Alors, et le bonheur dans tout cela ? Eh ! bien, si quelqu’un, pour nous éclairer là-dessus, venait de l’avenir proche que nous sommes en train de produire, il nous dirait peut-être que, le bonheur, ce n’est pas seulement le pétrole pour transporter dans nos grandes villes, à 9 km /  heure en moyenne, une tonne et demie de ferraille et d’électronique contenant en général moins de 200 kilogrammes de chair humaine. Que le bonheur, ce n’est pas seulement l’électricité dans la prise de courant pour brancher un écran ou un grille-pain, ou le Médiator pour abréger ses souffrances.

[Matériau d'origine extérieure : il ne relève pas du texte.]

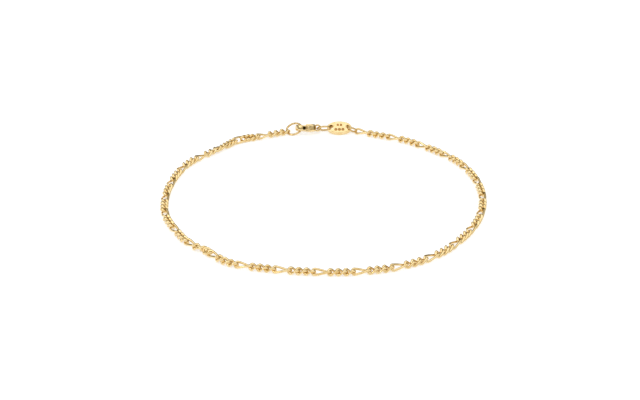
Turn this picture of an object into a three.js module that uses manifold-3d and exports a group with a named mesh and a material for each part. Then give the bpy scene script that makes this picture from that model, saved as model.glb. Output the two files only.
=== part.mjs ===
// Figaro chain anklet, fastened and lying flat on a surface: the chain's route, the end ring that
// the clasp hooks into, the lobster clasp with its lever, and the oval tag between two jump rings.
// Millimetres, +Z up, the surface at z = 0.
import * as THREE from "three";
import { mergeVertices } from "three/addons/utils/BufferGeometryUtils.js";
import Module from "manifold-3d";

const wasm = await Module();
wasm.setup();

// ---- driving dimensions, mm ----
const CHAIN_WIDTH = 2.0; // over the links, lying flat
const CHAIN_THICK = 1.5; // over the twisted links, up from the surface
const CHAIN_STEPS = 80;
// Where the chain lies, from the tag's ring round to the clasp's ring, clockwise seen from above.
const LAY = [
  [9.3, 39.2], [13.0, 36.8], [16.4, 35.3], [20.4, 33.3], [24.8, 29.7],
  [33.5, 19.5], [37.6, 6.8], [37.8, -6.4], [34.1, -19.4], [30.7, -25.5],
  [26.5, -31.2], [20.9, -35.8], [14.3, -38.9], [7.2, -40.5], [-7.0, -40.1],
  [-12.4, -39.1], [-17.6, -37.7], [-21.7, -35.9], [-26.1, -31.1], [-31.1, -26.0], [-34.4, -19.7],
  [-37.5, -11.1], [-38.1, -4.0], [-37.3, 6.8], [-33.2, 19.5], [-29.0, 24.7],
  [-24.7, 29.8], [-22.3, 32.6], [-19.5, 34.1], [-14.8, 36.1], [-9.9, 38.52],
];

// Rings: centre, radius to the middle of the wire, wire radius, and how each one leans. "turn" turns
// the ring's long way in plan, "rise" lifts its right-hand side, "lean" lifts its far side.
const END_RING = { at: [-7.65, 39.59, 1.21], r: 1.99, wire: 0.27, turn: 2.5, rise: 16.5, lean: 21.2 };
const CLASP_RING = { at: [0.2, 39.6, 1.39], r: 1.73, wire: 0.26, turn: 2.5, rise: 0, lean: 142 };
const TAG_RING = { at: [7.44, 39.22, 1.2], r: 1.25, wire: 0.25, turn: -14, rise: -12.5, lean: 136 };

const TAG_AT = [4.14, 39.7, 1.39];
const TAG_LENGTH = 6.4;
const TAG_WIDTH = 3.95;
const TAG_THICK = 1.1;
const TAG_EDGE = 0.14; // rounding of the rim
const TAG_HOLE_R = 0.7;
const TAG_HOLE_OUT = 2.2; // from the middle to each hole
const TAG_LEAN = 25; // degrees, far edge up

// The clasp's own frame: u along it from the hook to the eye, v across it towards the lever,
// w through its thickness.
const CLASP_AT = [-3.92, 39.5, 1.53];
const CLASP_ROLL = 25; // degrees, lever side up
const HOOK_U = -1.55; // middle of the hook's bend
const HOOK_OUT = 1.88;
const HOOK_IN = 1.14;
const HOOK_THICK = 1.55;
const HOOK_EDGE = 0.32; // the cut along its edges
const NOSE_U = -1.42; // where the hook's tip ends
const BODY_THICK = 2.0;
const BODY_EDGE = 0.42; // the cut along its long edges
const BODY_END = 3.35;
const SLOT_WIDTH = 1.0;
const SLOT_U = [-1.0, 1.75];
const SLOT_V = [-0.3, 3.0];
const EYE_U = 2.45;
const EYE_R = 0.55;
const EYE_HALF = 0.4; // half the eye's height along v
const PIVOT = [1.05, 0.95];
const PIN_R = 0.25;
const PIN_SEAT_R = 0.28; // the holes in the two cheeks
const LEVER_BORE_R = 0.31;
const LEVER_THICK = 0.86;

const GOLD = 0xe3b45a;
const deg = (d) => (d * Math.PI) / 180;

// ---- solids ----
// A three.js geometry as a manifold solid, and back.
function solid(geometry) {
  const g = geometry.clone();
  g.deleteAttribute("normal");
  g.deleteAttribute("uv");
  const merged = mergeVertices(g, 1e-4);
  const made = new wasm.Manifold(
    new wasm.Mesh({
      numProp: 3,
      vertProperties: new Float32Array(merged.attributes.position.array),
      triVerts: new Uint32Array(merged.index.array),
    }),
  );
  if (made.volume() <= 0) throw new Error("a solid is inside out");
  return made;
}

function geometryOf(made) {
  const mesh = made.getMesh();
  const g = new THREE.BufferGeometry();
  const xyz = new Float32Array(mesh.numVert * 3);
  for (let i = 0; i < mesh.numVert; i++)
    for (let k = 0; k < 3; k++) xyz[i * 3 + k] = mesh.vertProperties[i * mesh.numProp + k];
  g.setAttribute("position", new THREE.BufferAttribute(xyz, 3));
  g.setIndex(new THREE.BufferAttribute(mesh.triVerts, 1));
  g.computeVertexNormals();
  return g;
}

const anklet = new THREE.Group();
anklet.name = "anklet";

function add(name, geometry, roughness = 0.18) {
  const material = new THREE.MeshStandardMaterial({ color: GOLD, roughness, metalness: 1 });
  const mesh = new THREE.Mesh(geometry, material);
  mesh.name = name;
  anklet.add(mesh);
}

// A flat shape given thickness, with its rim rounded inwards and its middle plane at z = 0.
function plate(shape, thick, edge, edgeSteps = 2, curveSegments = 10) {
  const g = new THREE.ExtrudeGeometry(shape, {
    depth: thick - 2 * edge,
    bevelEnabled: edge > 0,
    bevelThickness: edge,
    bevelSize: edge,
    bevelOffset: -edge,
    bevelSegments: edgeSteps,
    curveSegments,
    steps: 1,
  });
  g.translate(0, 0, edge - thick / 2);
  return g;
}

// A round bar along z, centred.
function bar(radius, length, segments = 24) {
  const g = new THREE.LatheGeometry(
    [
      new THREE.Vector2(0, -length / 2),
      new THREE.Vector2(radius, -length / 2),
      new THREE.Vector2(radius, length / 2),
      new THREE.Vector2(0, length / 2),
    ],
    segments,
  );
  g.rotateX(Math.PI / 2);
  return g;
}

// ---- chain: one flattened tube along the route its links take ----
class Route extends THREE.CatmullRomCurve3 {
  constructor(points) {
    super(points, false, "chordal");
  }
  // The section stays upright: its width level, its height along z.
  computeFrenetFrames(segments) {
    const up = new THREE.Vector3(0, 0, 1);
    const frames = { tangents: [], normals: [], binormals: [] };
    for (let i = 0; i <= segments; i++) {
      const t = this.getTangentAt(i / segments).setZ(0).normalize();
      frames.tangents.push(t);
      frames.normals.push(new THREE.Vector3().crossVectors(up, t));
      frames.binormals.push(up.clone());
    }
    return frames;
  }
}

const route = new Route(LAY.map(([x, y]) => new THREE.Vector3(x, y, CHAIN_THICK / 2)));
route.arcLengthDivisions = 1200;
const w = CHAIN_WIDTH / 2;
const h = CHAIN_THICK / 2;
const chainSection = new THREE.Shape();
[[w, -0.4 * h], [w, 0.4 * h], [0.55 * w, h], [-0.55 * w, h],
 [-w, 0.4 * h], [-w, -0.4 * h], [-0.55 * w, -h], [0.55 * w, -h]]
  .forEach(([x, y], i) => (i ? chainSection.lineTo(x, y) : chainSection.moveTo(x, y)));
chainSection.closePath();
add("chain", new THREE.ExtrudeGeometry(chainSection, { steps: CHAIN_STEPS, extrudePath: route }), 0.3);

// ---- rings ----
function ringGeometry({ at, r, wire, turn, rise, lean }) {
  const g = new THREE.TorusGeometry(r, wire, 10, 40);
  g.applyMatrix4(
    new THREE.Matrix4()
      .makeTranslation(...at)
      .multiply(new THREE.Matrix4().makeRotationZ(deg(turn)))
      .multiply(new THREE.Matrix4().makeRotationY(deg(-rise)))
      .multiply(new THREE.Matrix4().makeRotationX(deg(lean))),
  );
  return g;
}
add("end_ring", ringGeometry(END_RING));
add("clasp_ring", ringGeometry(CLASP_RING));
add("tag_ring", ringGeometry(TAG_RING));

// ---- tag: an oval plate with a hole at each end, leaning back on its near edge ----
const oval = new THREE.Shape();
oval.absellipse(0, 0, TAG_LENGTH / 2, TAG_WIDTH / 2, 0, 2 * Math.PI);
let tag = solid(plate(oval, TAG_THICK, TAG_EDGE, 2, 28));
for (const side of [-1, 1])
  tag = tag.subtract(solid(bar(TAG_HOLE_R, 4, 28).translate(side * TAG_HOLE_OUT, 0, 0)));
const tagGeometry = geometryOf(tag);
tagGeometry.rotateX(deg(TAG_LEAN)).translate(...TAG_AT);
add("tag", tagGeometry);

// ---- clasp body: hook, spine and two cheeks, with the eye at its end ----
// A rectangle with its corners cut, for sections that are rounded on the real piece.
function cutCornered(halfX, halfY, cut, x = 0, y = 0) {
  const s = new THREE.Shape();
  [[halfX, -halfY + cut], [halfX, halfY - cut], [halfX - cut, halfY], [cut - halfX, halfY],
   [-halfX, halfY - cut], [-halfX, cut - halfY], [cut - halfX, -halfY], [halfX - cut, -halfY]]
    .forEach(([px, py], i) => (i ? s.lineTo(x + px, y + py) : s.moveTo(x + px, y + py)));
  s.closePath();
  return s;
}
// Gives a section drawn across the clasp (x = v, y = w) a length along u.
function alongU(shape, from, to) {
  const g = new THREE.ExtrudeGeometry(shape, { depth: to - from, bevelEnabled: false });
  return g.translate(0, 0, from).rotateX(Math.PI / 2).rotateZ(Math.PI / 2);
}
function block(u0, u1, v0, v1, w0, w1) {
  return new THREE.BoxGeometry(u1 - u0, v1 - v0, w1 - w0)
    .translate((u0 + u1) / 2, (v0 + v1) / 2, (w0 + w1) / 2);
}

const hookMid = (HOOK_OUT + HOOK_IN) / 2;
const hookHalf = (HOOK_OUT - HOOK_IN) / 2;
const bendSection = cutCornered(hookHalf, HOOK_THICK / 2, HOOK_EDGE, hookMid).getPoints();
bendSection.push(bendSection[0].clone());
const bend = new THREE.LatheGeometry(bendSection, 36).rotateX(Math.PI / 2).translate(HOOK_U, 0, 0);
const stem = alongU(cutCornered(hookHalf, HOOK_THICK / 2, HOOK_EDGE, -hookMid), HOOK_U - 0.05, 0);
const hook = solid(bend)
  .subtract(solid(block(NOSE_U, 4, -0.5, 4, -2, 2)))
  .subtract(solid(block(HOOK_U, 4, -4, 0.5, -2, 2)))
  .add(solid(stem));

const trunk = new THREE.Shape();
trunk.moveTo(-1.5, -HOOK_OUT);
trunk.lineTo(0.3, -HOOK_OUT);
trunk.bezierCurveTo(1.3, -HOOK_OUT, 1.6, -EYE_HALF, 2.3, -EYE_HALF);
trunk.lineTo(BODY_END + 0.3, -EYE_HALF);
trunk.lineTo(BODY_END + 0.3, EYE_HALF);
trunk.lineTo(2.45, EYE_HALF);
trunk.bezierCurveTo(2.0, EYE_HALF, 1.9, 1.75, 1.0, 1.8);
trunk.lineTo(-0.63, 1.8);
trunk.bezierCurveTo(-0.6, 1.2, -0.3, 0.8, 0.3, 0.55);
trunk.bezierCurveTo(0.55, 0.2, 0.5, -1.0, -0.3, -HOOK_IN);
trunk.lineTo(-1.5, -HOOK_IN);
trunk.closePath();

// Seen from the lever side: thin at the hook, full width at the cheeks, round at the eye.
const half = BODY_THICK / 2;
const front = new THREE.Shape();
front.moveTo(-1.9, -HOOK_THICK / 2 + 0.05);
front.bezierCurveTo(-1.2, -HOOK_THICK / 2 + 0.05, -1.2, -half, -0.6, -half);
front.lineTo(BODY_END - half, -half);
front.absarc(BODY_END - half, 0, half, -Math.PI / 2, Math.PI / 2, false);
front.lineTo(-0.6, half);
front.bezierCurveTo(-1.2, half, -1.2, HOOK_THICK / 2 - 0.05, -1.9, HOOK_THICK / 2 - 0.05);
front.closePath();
const frontCut = new THREE.ExtrudeGeometry(front, { depth: 6, bevelEnabled: false, curveSegments: 10 });
frontCut.translate(0, 0, -3).rotateX(Math.PI / 2);

const slot = block(...SLOT_U, ...SLOT_V, -SLOT_WIDTH / 2, SLOT_WIDTH / 2);
const eye = bar(EYE_R, 4).rotateX(Math.PI / 2).translate(EYE_U, 0, 0);
const seat = bar(PIN_SEAT_R, 4).translate(...PIVOT, 0);
const across = alongU(cutCornered(HOOK_OUT, half, BODY_EDGE), -4, 4);

const body = solid(plate(trunk, BODY_THICK, 0))
  .intersect(solid(frontCut))
  .intersect(solid(across))
  .subtract(solid(slot))
  .add(hook)
  .subtract(solid(eye))
  .subtract(solid(seat));

// Puts a piece drawn in the clasp's own frame where the clasp lies.
const lay = (g) => g.rotateX(Math.PI - deg(CLASP_ROLL)).translate(...CLASP_AT);
add("clasp_body", lay(geometryOf(body)));

// ---- lever: its tip tucks behind the hook's nose, its thumb tab stands out of the slot ----
const lever = new THREE.Shape();
lever.moveTo(-1.54, 0.56);
lever.lineTo(-1.54, 0.94);
lever.lineTo(-1.05, 0.9);
lever.bezierCurveTo(-0.85, 0.95, -0.8, 1.6, -0.5, 1.68);
lever.bezierCurveTo(-0.3, 1.74, -0.3, 2.05, 0.05, 2.08);
lever.bezierCurveTo(0.45, 2.1, 0.5, 1.72, 0.8, 1.66);
lever.bezierCurveTo(1.2, 1.6, 1.62, 1.5, 1.63, 0.95);
lever.bezierCurveTo(1.63, 0.5, 1.3, 0.36, 1.0, 0.37);
lever.bezierCurveTo(0.5, 0.4, -0.2, 0.36, -0.6, 0.42);
lever.closePath();
const bore = bar(LEVER_BORE_R, 4).translate(...PIVOT, 0);
add(
  "clasp_lever",
  lay(geometryOf(solid(plate(lever, LEVER_THICK, 0.08, 1, 8)).subtract(solid(bore)))),
);

// ---- pin: a plain rivet through both cheeks, on the lever's hinge line ----
add("lever_pin", lay(bar(PIN_R, BODY_THICK - 0.04).translate(...PIVOT, 0)));

export default anklet;
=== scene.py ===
import math
import random

import bmesh
import bpy
from mathutils import Matrix, Vector
from mathutils.geometry import interpolate_bezier


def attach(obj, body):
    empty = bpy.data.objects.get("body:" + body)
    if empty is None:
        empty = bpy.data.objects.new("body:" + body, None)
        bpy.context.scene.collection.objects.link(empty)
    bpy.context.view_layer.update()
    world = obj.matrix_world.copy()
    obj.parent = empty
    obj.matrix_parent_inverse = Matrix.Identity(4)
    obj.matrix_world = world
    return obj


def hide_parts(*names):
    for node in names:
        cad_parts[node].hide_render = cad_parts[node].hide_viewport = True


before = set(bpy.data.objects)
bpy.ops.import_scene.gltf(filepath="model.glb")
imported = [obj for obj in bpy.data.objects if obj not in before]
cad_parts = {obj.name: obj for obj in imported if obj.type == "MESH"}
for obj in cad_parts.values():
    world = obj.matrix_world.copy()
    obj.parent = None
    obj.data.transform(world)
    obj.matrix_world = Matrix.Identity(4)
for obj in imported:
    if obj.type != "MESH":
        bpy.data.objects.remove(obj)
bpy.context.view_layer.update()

MM = 0.001
scene = bpy.context.scene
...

Que le bonheur, ce n’est pas d’être une simple source d’enrichissement pour ceux qui n’en ont jamais assez. Sinon, cela signifie que l’humanité, jusqu’à Three-Island, Tchernobyl, Fukushima, Bhopal, les semences stériles, Lehmann Brothers et Picrochole, n’a connu que malheur et tristesse!

 

Le bonheur, c’est aussi de vivre dans un milieu sain et d’être entouré de beauté. Quand, par exemple, arrêtera-t-on de tout sacrifier à l’énergie, y compris la beauté ? Le drame de Fukushima, dont nous n’avons pas encore vu le bout, ne nous interpelle pas à propos des dangers du nucléaire. Il nous interpelle sur la civilisation que nous voulons. Il y a un silence préoccupant dans nos sociétés dites démocratiques, c’est celui qui couvre des choix aussi importants que le nucléaire ou les gaz de schiste. Comme si nous ne pouvions qu’être tous d’accord. Comme si le « bon sens » ne pouvait qu’acquiescer à ce choix. « Qui ne dit mot consent ! » Mais, derrière cet acquiescement tacite d’une possible majorité, à supposer qu’il existe, n’y a-t-il pas pour une grande part la peur d’être isolé dans ses opinions, et celle des renoncements auxquels il faudrait consentir si l’on décidait de dire « non » ? Car, c’est sûr, une société moindre consommatrice d’énergie, surtout par rapport au niveau débridé qui est le nôtre, ne ressemblerait pas à ce que nous avons sous les yeux.  Serait-elle moins vivable, moins propre à héberger le bonheur ? L’affirmer, c’est nier tout simplement la capacité d’invention de notre espèce.